* START *

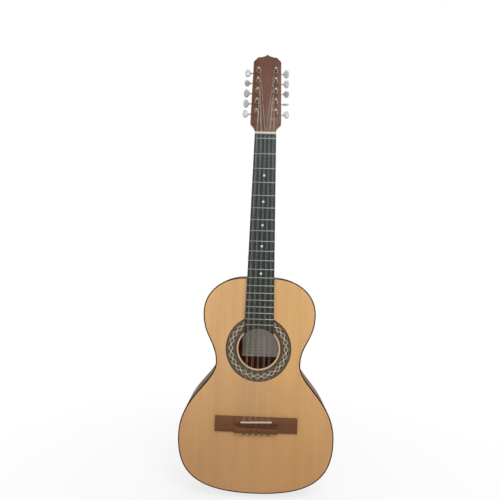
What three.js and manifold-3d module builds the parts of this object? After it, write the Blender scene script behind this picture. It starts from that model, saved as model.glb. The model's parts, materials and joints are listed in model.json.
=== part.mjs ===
// Electric viola caipira: a waisted guitar with ten steel strings in five courses.
// Millimetres. +Z runs up the neck, the soundboard faces -Y and the bass side is -X.
// The origin is the middle of the tail edge, halfway through the depth of the ribs.
import * as THREE from 'three';
import { mergeVertices } from 'three/addons/utils/BufferGeometryUtils.js';
import Module from 'manifold-3d';

const wasm = await Module();
wasm.setup();

// Scale and frets
const scaleLength = 580;
const saddleSetback = 2.5;
const fretCount = 19;
const bodyJoinFret = 12;
const semitonesPerOctave = 12;

// Body outline: the lower bout from the tail, the waist and the upper bout from the neck
const bodyLength = 440;
const upperHalfWidth = 116.1;
const upperBoutDrop = 74;
const waistHalfWidth = 87.1;
const waistDrop = 177.2;
const lowerHalfWidth = 159.4;
const lowerBoutHeight = 112.6;
const neckSeatHalfWidth = 30;
const tailDepth = 92;
const neckDepth = 84;
const outlineSteps = 8;
const outlineShares = {
  tailReach: 0.79, lowerFall: 0.629, lowerRise: 0.529, waistFall: 0.275,
  waistRise: 0.411, upperFall: 0.496, shoulderRise: 0.581, shoulderReach: 0.562,
};

// Body walls
const topThickness = 3;
const backThickness = 3;
const ribThickness = 2.2;
const bindingWidth = 2;
const bindingHeight = 5;
const liningWidth = 6;
const liningHeight = 13;
const glueGap = 0.3;
const seatGap = 0.3;
const cutOverrun = 2;

// Braces and bars
const barWidth = 8;
const barHeight = 13;
const barTipHeight = 4;
const barTipLength = 45;
const barEndGap = 1.5;
const upperBarRise = 62;
const lowerBarDrop = 58;
const fanCount = 5;
const fanPitch = 46;
const fanWidth = 6;
const fanHeight = 5;
const fanTailGap = 22;
const fanSpreadShare = 0.62;
const backBarShares = [0.16, 0.43, 0.785];

// Blocks inside the body
const neckBlockHalfWidth = 28;
const neckBlockLength = 40;
const endBlockHalfWidth = 36;
const endBlockLength = 16;

// Soundhole and rosette
const soundholeDrop = 146;
const soundholeRadius = 41.8;
const rosetteInnerRadius = 44.5;
const rosetteOuterRadius = 67.5;
const rosetteDepth = 1;
const roundSteps = 36;

// Neck and fretboard
const nutHalfWidth = 22.4;
const joinHalfWidth = 28;
const boardThickness = 6;
const nutLead = 9.4;
const nutThickness = 4.2;
const nutStand = 1.9;
const shaftDepthAtNut = 15;
const shaftDepthAtHeel = 17;
const heelRise = 62;
const heelCapLength = 13;
const heelNarrowShare = 0.5;
const fretWidth = 2.2;
const fretHeight = 1;
const fretInset = 0.4;
const fretRoot = 0.6;
const rodWidth = 6;
const rodDepth = 9;
const rodStart = 24;
const rodEnd = 22;

// Headstock, measured from the nut along its own face
const headTilt = THREE.MathUtils.degToRad(13);
const headThickness = 15;
const headLength = 194;
const headShoulder = 26.1;
const headShoulderHalfWidth = 32.6;
const headCorner = 175;
const headCornerHalfWidth = 30.3;
const headChamfer = 186.5;
const headChamferHalfWidth = 20.6;
const headCrownHalfWidth = 7;
const headStraight = 5;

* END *

**DIRECTIVE**
Print the whole listing exactly as it is.

**WORKED SOLUTION**
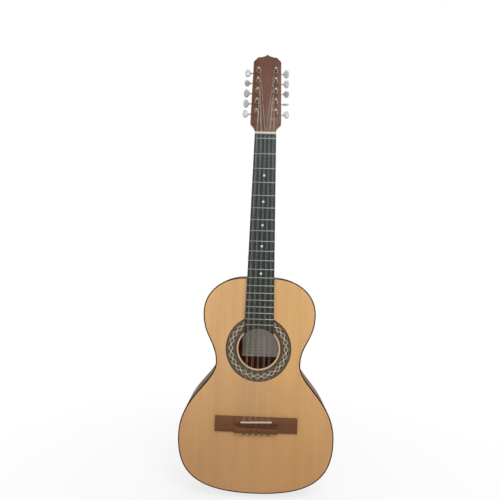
What three.js and manifold-3d module builds the parts of this object? After it, write the Blender scene script behind this picture. It starts from that model, saved as model.glb. The model's parts, materials and joints are listed in model.json.
=== part.mjs ===
// Electric viola caipira: a waisted guitar with ten steel strings in five courses.
// Millimetres. +Z runs up the neck, the soundboard faces -Y and the bass side is -X.
// The origin is the middle of the tail edge, halfway through the depth of the ribs.
import * as THREE from 'three';
import { mergeVertices } from 'three/addons/utils/BufferGeometryUtils.js';
import Module from 'manifold-3d';

const wasm = await Module();
wasm.setup();

// Scale and frets
const scaleLength = 580;
const saddleSetback = 2.5;
const fretCount = 19;
const bodyJoinFret = 12;
const semitonesPerOctave = 12;

// Body outline: the lower bout from the tail, the waist and the upper bout from the neck
const bodyLength = 440;
const upperHalfWidth = 116.1;
const upperBoutDrop = 74;
const waistHalfWidth = 87.1;
const waistDrop = 177.2;
const lowerHalfWidth = 159.4;
const lowerBoutHeight = 112.6;
const neckSeatHalfWidth = 30;
const tailDepth = 92;
const neckDepth = 84;
const outlineSteps = 8;
const outlineShares = {
  tailReach: 0.79, lowerFall: 0.629, lowerRise: 0.529, waistFall: 0.275,
  waistRise: 0.411, upperFall: 0.496, shoulderRise: 0.581, shoulderReach: 0.562,
};

// Body walls
const topThickness = 3;
const backThickness = 3;
const ribThickness = 2.2;
const bindingWidth = 2;
const bindingHeight = 5;
const liningWidth = 6;
const liningHeight = 13;
const glueGap = 0.3;
const seatGap = 0.3;
const cutOverrun = 2;

// Braces and bars
const barWidth = 8;
const barHeight = 13;
const barTipHeight = 4;
const barTipLength = 45;
const barEndGap = 1.5;
const upperBarRise = 62;
const lowerBarDrop = 58;
const fanCount = 5;
const fanPitch = 46;
const fanWidth = 6;
const fanHeight = 5;
const fanTailGap = 22;
const fanSpreadShare = 0.62;
const backBarShares = [0.16, 0.43, 0.785];

// Blocks inside the body
const neckBlockHalfWidth = 28;
const neckBlockLength = 40;
const endBlockHalfWidth = 36;
const endBlockLength = 16;

// Soundhole and rosette
const soundholeDrop = 146;
const soundholeRadius = 41.8;
const rosetteInnerRadius = 44.5;
const rosetteOuterRadius = 67.5;
const rosetteDepth = 1;
const roundSteps = 36;

// Neck and fretboard
const nutHalfWidth = 22.4;
const joinHalfWidth = 28;
const boardThickness = 6;
const nutLead = 9.4;
const nutThickness = 4.2;
const nutStand = 1.9;
const shaftDepthAtNut = 15;
const shaftDepthAtHeel = 17;
const heelRise = 62;
const heelCapLength = 13;
const heelNarrowShare = 0.5;
const fretWidth = 2.2;
const fretHeight = 1;
const fretInset = 0.4;
const fretRoot = 0.6;
const rodWidth = 6;
const rodDepth = 9;
const rodStart = 24;
const rodEnd = 22;

// Headstock, measured from the nut along its own face
const headTilt = THREE.MathUtils.degToRad(13);
const headThickness = 15;
const headLength = 194;
const headShoulder = 26.1;
const headShoulderHalfWidth = 32.6;
const headCorner = 175;
const headCornerHalfWidth = 30.3;
const headChamfer = 186.5;
const headChamferHalfWidth = 20.6;
const headCrownHalfWidth = 7;
const headStraight = 5;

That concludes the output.